New Mexico is one of just two states that issue unrestricted driver’s licenses to immigrants who are in the country illegally. Eight other states have since enacted laws allowing restricted driving privileges for unauthorized immigrants.

“The reality is if we don’t get this taken care of, we will start having to have passports to get on airplanes and secondary IDs,” Pacheco told the Journal . “It’s just unnecessary.”

The House Republicans’ proposal to repeal the driver’s license law would replace the controversial practice with a new two-tiered license system.

U.S. citizens and lawful foreign nationals would be eligible for a new license designed to be REAL ID-compliant.

New Mexico residents granted deferred deportation action status by the federal government would be eligible for a lower-tier New Mexico license designated as non-REAL ID-compliant.
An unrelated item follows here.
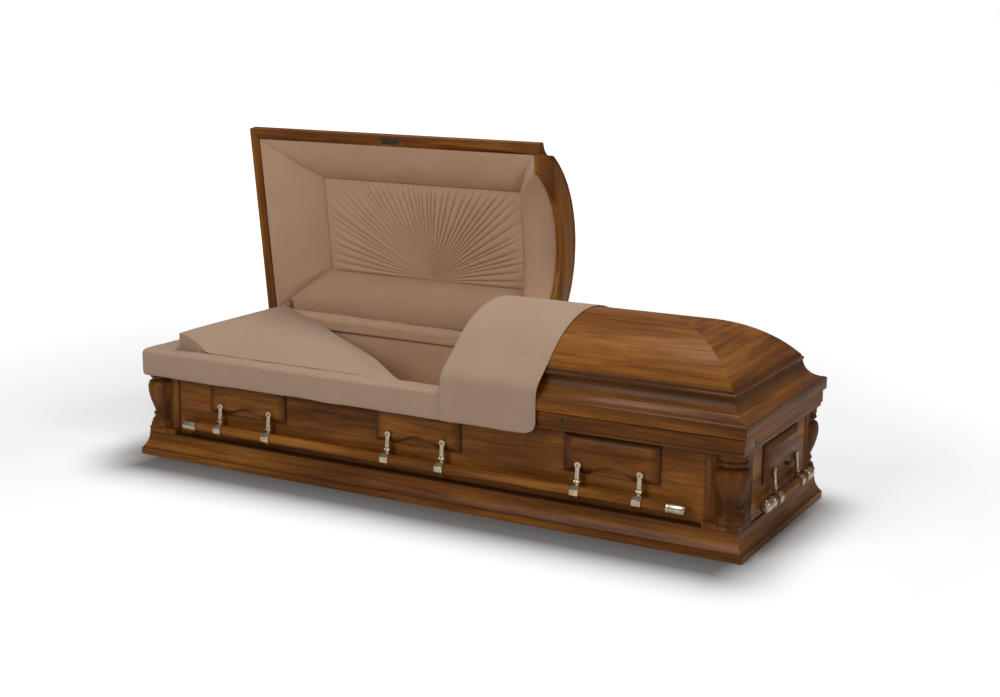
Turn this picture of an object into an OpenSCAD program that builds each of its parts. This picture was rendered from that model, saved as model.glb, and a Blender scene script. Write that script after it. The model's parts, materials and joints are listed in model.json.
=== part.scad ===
// Half-couch wooden coffin: mitred mouldings, raised panels, carved corner urns, swing bars,
// two domed lids on rear hinges and a cloth interior. The head lid stands open, the foot lid is shut.
// X runs along the coffin with the foot end at +X, the hinged side is +Y, the floor is z = 0.

/* [Case] */
// Length of the base over its mouldings
coffin_l = 2134; // [1800:1:2570]
// Width of the base over its mouldings
coffin_w = 711; // [620:1:860]
// Height of the top of the rails
rail_top = 347; // [320:1:420]
// Thickness of the side and end boards
board_t = 18; // [14:1:22]
// Thickness of the bottom board
bottom_t = 15; // [10:1:24]
// Distance of the side board's face from the edge of the base
side_inset = 50; // [42:1:54]
// Distance of the end board's face from the edge of the base
end_inset = 26; // [24:1:34]

/* [Base moulding] */
// Height of the base moulding
base_h = 78; // [70:1:100]
// Height of its upright lower band
band_h = 22; // [12:1:30]
// How far the moulding steps in at its top
ogee_in = 22; // [16:1:28]

/* [Rails] */
// Height of the rail's face
rail_h = 39; // [30:1:50]
// Height of the thin strip under the rail
strip_h = 12; // [8:1:16]
// Distance of the rail's face from the edge of the base
rail_inset = 10; // [6:1:14]
// Depth of the rails and base mouldings, from the edge of the base
rail_depth = 68; // [66:1:80]

/* [Corner posts] */
// Length of the post along the side
post_side = 130; // [118:1:150]
// Length of the post along the end
post_end = 125; // [115:1:140]
// Distance of the urn's axis from both edges of the base
urn_inset = 58; // [57:1:64]
// Largest radius of the urn
urn_r = 52; // [44:1:54]
// Height of the plinth block under the post
plinth_h = 18; // [10:1:30]

/* [Panels] */
// Width of the side panels
panel_w = 300; // [240:2:360]
// Width of the end panels
end_panel_w = 291; // [240:1:360]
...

But no New Mexico driver’s licenses or permits would be available to immigrants in the country illegally who also do not qualify for a deferred action status designation.

The renewed effort comes on the heels of a 2010 campaign pledge by Martinez to repeal the law, which Martinez and other Republicans have cast as a public safety threat attracting criminals from around the United States to New Mexico for a driver’s license that can be used elsewhere.

Opinion polls have repeatedly shown wide majority voter support for repeal, with the last Journal poll earlier this year showing 75 percent of New Mexico voters opposed the 2003 law that issues driver’s licenses to unauthorized immigrants.

Supporters of the current law have countered that issuing driver’s licenses to unauthorized immigrants is necessary to ensure law enforcement can identify drivers, and helps immigrants to hold jobs and care for their families. The bill originally was promoted as a way to reduce New Mexico’s uninsured motorist problem.

Pacheco argued in a prepared statement this week: “Providing driver’s licenses to illegal immigrants has turned New Mexico into a magnet for criminal activity, leading to elaborate fraud rings and human trafficking. It is a dangerous practice that needs to be repealed once and for all.”

Republican backers of the license repeal, who had been in the House minority before the 2015 session, failed to get a floor vote on their two-tiered license proposal in 2013 and 2014. But they’re hoping their new majority control of the chamber won in the November election will give their effort momentum.

But the state Senate remains in the hands of a Democratic majority, and the full Senate never has voted on legislation to repeal the state’s 2003 driver’s license law.

The license repeal proposals repeatedly have died in the Senate Public Affairs Committee. The committee chairman, Sen. Gerald Ortiz y Pino, D-Albuquerque, said he and others in the Senate will advocate for a compromise that allows for immigrants in the country illegally to retain driving privileges in New Mexico.

“Keep in mind that the Senate in the past had come up with a compromise that actually had some Republican support,” Ortiz y Pino said. “… We’re going to make an effort in the Senate to find some happy medium that protects the ability of people in the country without documents to at least get to work, go to school or make a doctor’s appointment on time.”

Although House Republicans’ proposal would grant immigrants with deferred action status a non-REAL ID-compliant license, language in the federal REAL ID Act specifically designates those individuals as being eligible to receive a license that does comply with REAL ID – meaning it can be used for travel.

Pacheco said the designation of deferred-action individuals using a lower-tiered license was proposed because of questions on how the federal government is interpreting the lawful immigration status. “I think this is more of a policy issue right now, that we are having a conflict with the federal government,” Pacheco said.

For individuals with deferred-action status, at least 44 other states have authorized issuing driver’s licenses, according to the National Immigration Law Center, a California-based immigrant advocacy group.